━━━━━ Given data ━━━━━

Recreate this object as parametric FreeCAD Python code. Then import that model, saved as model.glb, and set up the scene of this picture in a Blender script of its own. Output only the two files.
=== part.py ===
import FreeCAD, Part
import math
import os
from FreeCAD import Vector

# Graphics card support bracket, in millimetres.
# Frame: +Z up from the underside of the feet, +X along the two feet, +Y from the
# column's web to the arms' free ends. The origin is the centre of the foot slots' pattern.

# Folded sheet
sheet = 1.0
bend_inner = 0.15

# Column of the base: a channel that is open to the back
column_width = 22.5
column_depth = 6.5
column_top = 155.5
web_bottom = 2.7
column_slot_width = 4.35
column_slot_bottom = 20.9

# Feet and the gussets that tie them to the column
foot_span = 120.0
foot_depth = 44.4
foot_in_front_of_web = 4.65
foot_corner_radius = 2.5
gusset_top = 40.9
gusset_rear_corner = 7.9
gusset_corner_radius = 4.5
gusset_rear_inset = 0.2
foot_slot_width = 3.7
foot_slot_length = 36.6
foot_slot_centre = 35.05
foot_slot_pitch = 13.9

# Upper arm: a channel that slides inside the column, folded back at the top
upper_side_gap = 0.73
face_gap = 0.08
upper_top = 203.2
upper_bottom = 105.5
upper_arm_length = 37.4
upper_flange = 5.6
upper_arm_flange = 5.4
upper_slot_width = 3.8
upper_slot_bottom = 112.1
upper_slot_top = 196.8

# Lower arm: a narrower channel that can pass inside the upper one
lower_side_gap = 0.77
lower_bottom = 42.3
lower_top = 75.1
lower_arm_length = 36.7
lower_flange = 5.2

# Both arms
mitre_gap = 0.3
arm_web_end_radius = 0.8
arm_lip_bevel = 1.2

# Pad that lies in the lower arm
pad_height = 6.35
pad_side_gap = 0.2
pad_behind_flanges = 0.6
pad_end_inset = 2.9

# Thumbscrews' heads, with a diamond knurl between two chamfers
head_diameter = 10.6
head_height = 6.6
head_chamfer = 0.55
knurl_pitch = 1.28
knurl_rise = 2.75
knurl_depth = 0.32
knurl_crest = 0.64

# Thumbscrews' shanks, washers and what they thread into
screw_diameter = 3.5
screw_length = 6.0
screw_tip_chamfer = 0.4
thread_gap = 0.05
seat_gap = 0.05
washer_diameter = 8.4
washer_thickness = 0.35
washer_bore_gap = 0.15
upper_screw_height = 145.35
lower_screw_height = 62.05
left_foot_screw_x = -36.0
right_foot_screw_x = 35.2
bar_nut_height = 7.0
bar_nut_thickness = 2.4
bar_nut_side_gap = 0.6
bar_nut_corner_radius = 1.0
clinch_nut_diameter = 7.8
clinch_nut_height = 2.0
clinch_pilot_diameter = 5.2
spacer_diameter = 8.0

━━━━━
━━━━━ Given data ━━━━━

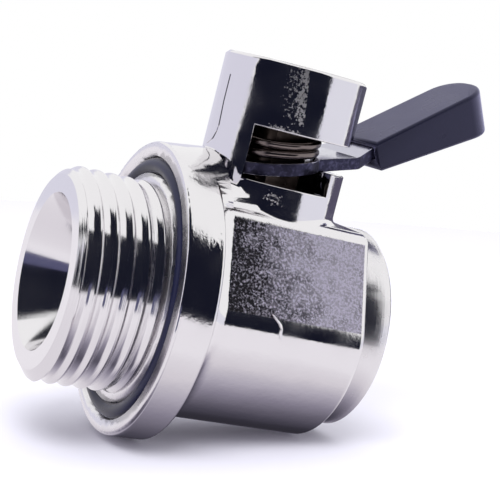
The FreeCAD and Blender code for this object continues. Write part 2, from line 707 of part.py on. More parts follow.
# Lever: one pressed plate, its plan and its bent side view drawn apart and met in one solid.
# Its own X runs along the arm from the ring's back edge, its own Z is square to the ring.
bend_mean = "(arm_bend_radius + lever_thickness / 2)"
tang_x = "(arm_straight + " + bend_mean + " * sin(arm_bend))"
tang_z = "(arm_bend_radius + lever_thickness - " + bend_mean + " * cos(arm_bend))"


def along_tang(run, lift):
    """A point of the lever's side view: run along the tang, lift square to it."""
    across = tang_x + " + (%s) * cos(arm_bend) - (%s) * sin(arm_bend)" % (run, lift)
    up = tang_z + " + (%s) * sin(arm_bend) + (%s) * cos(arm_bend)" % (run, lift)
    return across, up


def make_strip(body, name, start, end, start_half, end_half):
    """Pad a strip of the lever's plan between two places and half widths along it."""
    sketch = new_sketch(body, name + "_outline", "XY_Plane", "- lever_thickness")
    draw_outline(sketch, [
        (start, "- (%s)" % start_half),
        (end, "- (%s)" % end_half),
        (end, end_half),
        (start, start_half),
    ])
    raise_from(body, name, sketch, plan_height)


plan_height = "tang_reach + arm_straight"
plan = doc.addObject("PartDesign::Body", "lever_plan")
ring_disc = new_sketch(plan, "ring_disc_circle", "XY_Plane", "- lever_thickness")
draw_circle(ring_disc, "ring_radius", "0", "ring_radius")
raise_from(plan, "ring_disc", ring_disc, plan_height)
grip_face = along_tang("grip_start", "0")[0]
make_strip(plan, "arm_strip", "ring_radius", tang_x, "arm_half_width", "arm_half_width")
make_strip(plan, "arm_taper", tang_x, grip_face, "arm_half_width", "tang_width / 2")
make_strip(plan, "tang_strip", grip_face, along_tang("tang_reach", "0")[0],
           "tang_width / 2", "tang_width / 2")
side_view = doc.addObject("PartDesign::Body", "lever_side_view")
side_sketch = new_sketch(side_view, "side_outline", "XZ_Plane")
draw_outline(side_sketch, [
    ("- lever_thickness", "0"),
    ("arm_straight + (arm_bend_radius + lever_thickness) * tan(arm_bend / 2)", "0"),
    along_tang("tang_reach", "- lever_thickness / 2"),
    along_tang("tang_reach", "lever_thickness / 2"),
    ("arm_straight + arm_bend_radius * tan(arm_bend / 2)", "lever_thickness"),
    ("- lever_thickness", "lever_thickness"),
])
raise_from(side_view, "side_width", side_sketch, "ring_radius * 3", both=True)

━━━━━

**Exercise goal:** Take the listing above and repeat exactly the lines from the one containing "Recreate this object" through the one containing "knurl_crest = 0.64", both included.

**Completed exercise:**
Recreate this object as parametric FreeCAD Python code. Then import that model, saved as model.glb, and set up the scene of this picture in a Blender script of its own. Output only the two files.
=== part.py ===
import FreeCAD, Part
import math
import os
from FreeCAD import Vector

# Graphics card support bracket, in millimetres.
# Frame: +Z up from the underside of the feet, +X along the two feet, +Y from the
# column's web to the arms' free ends. The origin is the centre of the foot slots' pattern.

# Folded sheet
sheet = 1.0
bend_inner = 0.15

# Column of the base: a channel that is open to the back
column_width = 22.5
column_depth = 6.5
column_top = 155.5
web_bottom = 2.7
column_slot_width = 4.35
column_slot_bottom = 20.9

# Feet and the gussets that tie them to the column
foot_span = 120.0
foot_depth = 44.4
foot_in_front_of_web = 4.65
foot_corner_radius = 2.5
gusset_top = 40.9
gusset_rear_corner = 7.9
gusset_corner_radius = 4.5
gusset_rear_inset = 0.2
foot_slot_width = 3.7
foot_slot_length = 36.6
foot_slot_centre = 35.05
foot_slot_pitch = 13.9

# Upper arm: a channel that slides inside the column, folded back at the top
upper_side_gap = 0.73
face_gap = 0.08
upper_top = 203.2
upper_bottom = 105.5
upper_arm_length = 37.4
upper_flange = 5.6
upper_arm_flange = 5.4
upper_slot_width = 3.8
upper_slot_bottom = 112.1
upper_slot_top = 196.8

# Lower arm: a narrower channel that can pass inside the upper one
lower_side_gap = 0.77
lower_bottom = 42.3
lower_top = 75.1
lower_arm_length = 36.7
lower_flange = 5.2

# Both arms
mitre_gap = 0.3
arm_web_end_radius = 0.8
arm_lip_bevel = 1.2

# Pad that lies in the lower arm
pad_height = 6.35
pad_side_gap = 0.2
pad_behind_flanges = 0.6
pad_end_inset = 2.9

# Thumbscrews' heads, with a diamond knurl between two chamfers
head_diameter = 10.6
head_height = 6.6
head_chamfer = 0.55
knurl_pitch = 1.28
knurl_rise = 2.75
knurl_depth = 0.32
knurl_crest = 0.64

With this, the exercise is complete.